Sri Lanka must shift its growth model

In June 2017, the World Bank launched the most recent edition of the Sri Lanka Development Update (SLDU). Produced every six months, the report provides a more in-depth examination of selected economic and policy issues, and analysis of medium-term development challenges. This edition’s special focus has pages dedicated to policy discussions on promoting trade and investment.

Ralph van Doorn, the Senior Country Economist for Sri Lanka and the Maldives, sat down for an interview on the Sri Lankan television show Biz 1st review 360, to talk about the SLDU, a report which he said, sought to track Sri Lanka’s performance in the recent past, assess its present context, and look to future opportunities. Below are some highlights from the interview.

Looking back on 2016

Sri Lanka’s economy in 2016, and the first half of 2017 has been broadly satisfactory, Van Doorn explained. “Some of the highlights were the passing of a Right to Information Act which will improve transparency and accountability,” he said, adding that other highlights included the restoration of the Generalised Scheme of Preferences (GSP+), a preferential trade arrangement which will improve exports to the European Union, and VAT reforms which will help strengthen the tax base.

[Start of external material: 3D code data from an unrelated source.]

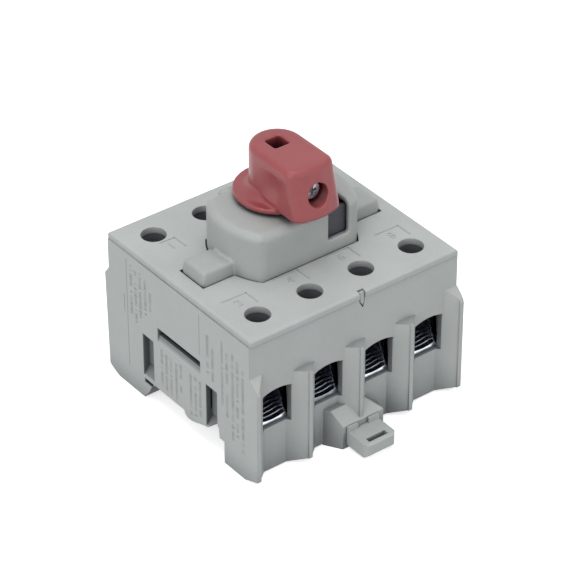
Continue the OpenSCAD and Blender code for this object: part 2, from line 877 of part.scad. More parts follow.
// Rail clip: a slide with a driver slot and rounded corners in front, two ears and a wedge tip
module din_clip() {
    // pulled out by its travel, the tip clears the hook that holds the rail
    tip_at = clip_travel - 0.7 - rail_hook_y;
    corner_r = 1.6;
    arm_w = 1.3;
    arm_gap = 0.8;
    half = clip_w / 2;
    color(housing_grey)
    difference() {
        union() {
            intersection() {
                translate([0, 0, clip_z])
                    linear_extrude(clip_t) {
                        translate([-half, -clip_y + corner_r])
                            square([clip_w, clip_y + tip_at - corner_r]);
                        translate([-half + corner_r, -clip_y])
                            square([clip_w - 2 * corner_r, corner_r + 1]);
                        for (x = [-half + corner_r, half - corner_r])
                            translate([x, -clip_y + corner_r])
                                circle(corner_r, $fn = 48);
                    }
                along_x(-half, half)
                    polygon([[-clip_y, clip_z + 0.6], [-clip_y + 1, clip_z], [tip_at - 1, clip_z],
                             [tip_at, clip_z + 1.4], [tip_at, clip_z + clip_t - 0.8],
                             [tip_at - 0.8, clip_z + clip_t], [-clip_y + 0.5, clip_z + clip_t],
                             [-clip_y, clip_z + clip_t - 0.5]]);
            }
            for (s = [-1, 1])
                translate([s * (half + ear_inner) / 2, 0, 0])
                    box(-clip_ear_w / 2, clip_ear_w / 2, -36, -33, clip_z + clip_t - eps,
                        clip_z + clip_t + clip_ear_h);
        }
        // driver slot
        box(-3.2, 3.2, -clip_y + 1.2, -clip_y + 2.8, clip_z - 1, clip_z + clip_t + 1);
        // slots that free the two bow springs in its sides
        for (s = [-1, 1])
            translate([s * (half - arm_w - arm_gap / 2), 0, 0])
                box(-arm_gap / 2, arm_gap / 2, -31, -20, clip_z - 1, clip_z + clip_t + 1);
    }
}

base_housing();
top_cover();
mechanism_hood();
handle();
handle_screw();
drive_shaft();
index_drum();
snap_spring();
spiral_cam();
mechanism_frame();
contact_carrier();
for (p = [1:4]) {
    moving_bridge(p);
    bridge_spring(p);
}
for (side = ["front", "rear"], p = [1:4]) {
    at_terminal(p, side) fixed_contact(side);
    at_terminal(p, side) terminal_clamp();
    at_terminal(p, side) terminal_screw();
}
din_clip();
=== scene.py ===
import math

import bmesh
import bpy
from mathutils import Matrix, Vector


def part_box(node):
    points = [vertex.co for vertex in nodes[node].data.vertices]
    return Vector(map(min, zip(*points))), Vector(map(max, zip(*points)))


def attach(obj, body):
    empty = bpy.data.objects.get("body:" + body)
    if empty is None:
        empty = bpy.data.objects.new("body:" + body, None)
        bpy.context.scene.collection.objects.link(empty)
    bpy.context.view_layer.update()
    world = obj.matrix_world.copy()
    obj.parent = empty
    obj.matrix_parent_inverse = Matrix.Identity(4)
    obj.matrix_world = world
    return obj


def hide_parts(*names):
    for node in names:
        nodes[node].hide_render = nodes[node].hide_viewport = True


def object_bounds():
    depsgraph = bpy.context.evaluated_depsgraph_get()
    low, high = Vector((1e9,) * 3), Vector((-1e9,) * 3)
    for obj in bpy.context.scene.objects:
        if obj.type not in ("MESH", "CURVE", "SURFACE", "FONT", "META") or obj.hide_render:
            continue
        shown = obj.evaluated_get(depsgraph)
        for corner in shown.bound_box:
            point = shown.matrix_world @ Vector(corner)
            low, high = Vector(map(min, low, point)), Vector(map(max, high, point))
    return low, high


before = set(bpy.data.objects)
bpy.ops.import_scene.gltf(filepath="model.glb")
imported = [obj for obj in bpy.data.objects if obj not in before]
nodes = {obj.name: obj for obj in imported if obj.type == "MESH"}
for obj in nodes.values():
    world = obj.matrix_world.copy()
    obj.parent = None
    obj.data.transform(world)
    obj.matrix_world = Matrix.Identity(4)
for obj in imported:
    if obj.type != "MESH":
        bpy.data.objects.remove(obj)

cad_low, cad_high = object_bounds()


# Camera
# A long lens looks down at the front left corner of the switch, as in the photograph. It adds no tone
# curve, so the colours come out as they are written.
MM = 0.001
scene = bpy.context.scene
look_azimuth = math.radians(-37.609)
look_elevation = math.radians(35.257)
look_distance = 847.85 * MM
aim = Vector((10.09, 10.42, 13.69)) * MM
towards_camera = Vector((math.sin(look_azimuth) * math.cos(look_elevation),
                         -math.cos(look_azimuth) * math.cos(look_elevation),
                         math.sin(look_elevation)))
camera_data = bpy.data.cameras.new("studio_camera")
camera_data.lens = 191.2
camera_data.sensor_width = 36
camera_data.clip_start = 0.05
camera_data.clip_end = 20
camera = bpy.data.objects.new("studio_camera", camera_data)
camera.location = aim + towards_camera * look_distance
camera.rotation_mode = "QUATERNION"
camera.rotation_quaternion = (-towards_camera).to_track_quat("-Z", "Y")
scene.collection.objects.link(camera)
scene.camera = camera
scene.view_settings.view_transform = "Standard"


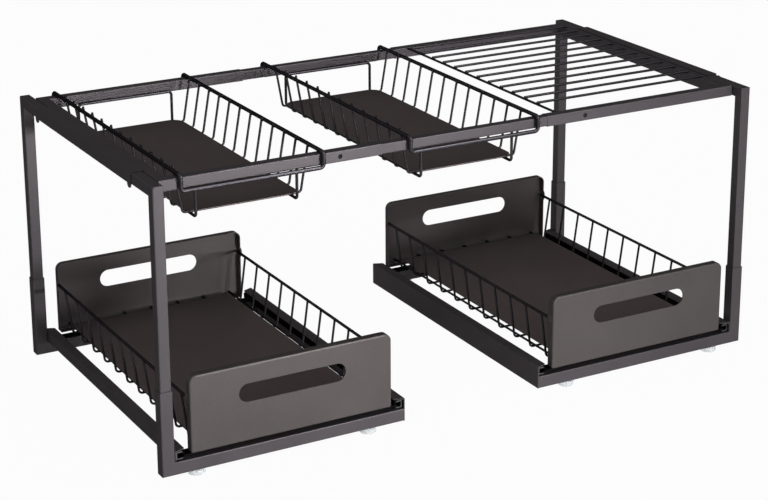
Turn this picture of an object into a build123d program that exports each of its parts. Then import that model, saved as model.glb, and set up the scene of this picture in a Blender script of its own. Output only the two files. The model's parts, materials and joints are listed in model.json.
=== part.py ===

Noting that Sri Lanka’s outlook had improved thanks to a strengthening global economy, Van Doorn was careful to clarify that this was subject to the continuation of fiscal consolidation. It was essential that the government take proactive policy measures and remain committed to the reform agenda to protect the economy. While World Bank economists projected a 4.7 growth rate in 2017, that figure did not take into account the impact of the recent floods.

How can Sri Lanka sustain its growth in the medium term?

“We believe that for Sri Lanka to sustain growth and create jobs in the medium term it will need to shift its growth model towards one more focused on private investment and tradable sectors,” said Van Doorn.

Reforms would be critical Van Doorn emphasised, adding that the time to undertake these was now. With a strengthening global outlook, the restoration of GSP+ and the improvement in public finance among other factors, Sri Lanka had been given a clear window of opportunity.

“In the report we point out four policy recommendations,” Van Doorn told the reporter. “The first one is continue on the fiscal consolidation path which means strengthening the revenue base and making the tax system fairer, simpler and more efficient.” Other recommendations included that the government align fiscal spending with revenue policies and improve the country’s fiscal competitiveness.

SLDU makes clear recommendations

The report suggested that way forward for Sri Lanka would be to adopt trade policy with a gradual but firm liberalization schedule and make progress on bilateral trade agreements, while carefully evaluating the costs and benefits to the country. Other focus areas could include trade facilitation and attracting foreign direct investments.

“Improving the business and innovation environment will ensure that firms and non-traditional export sectors can also benefit by the opportunities that are presenting themselves,” said Van Doorn, adding that attracting more foreign direct investment could help create jobs, especially for women in a country that could see growth on the back of increased female labour force participation.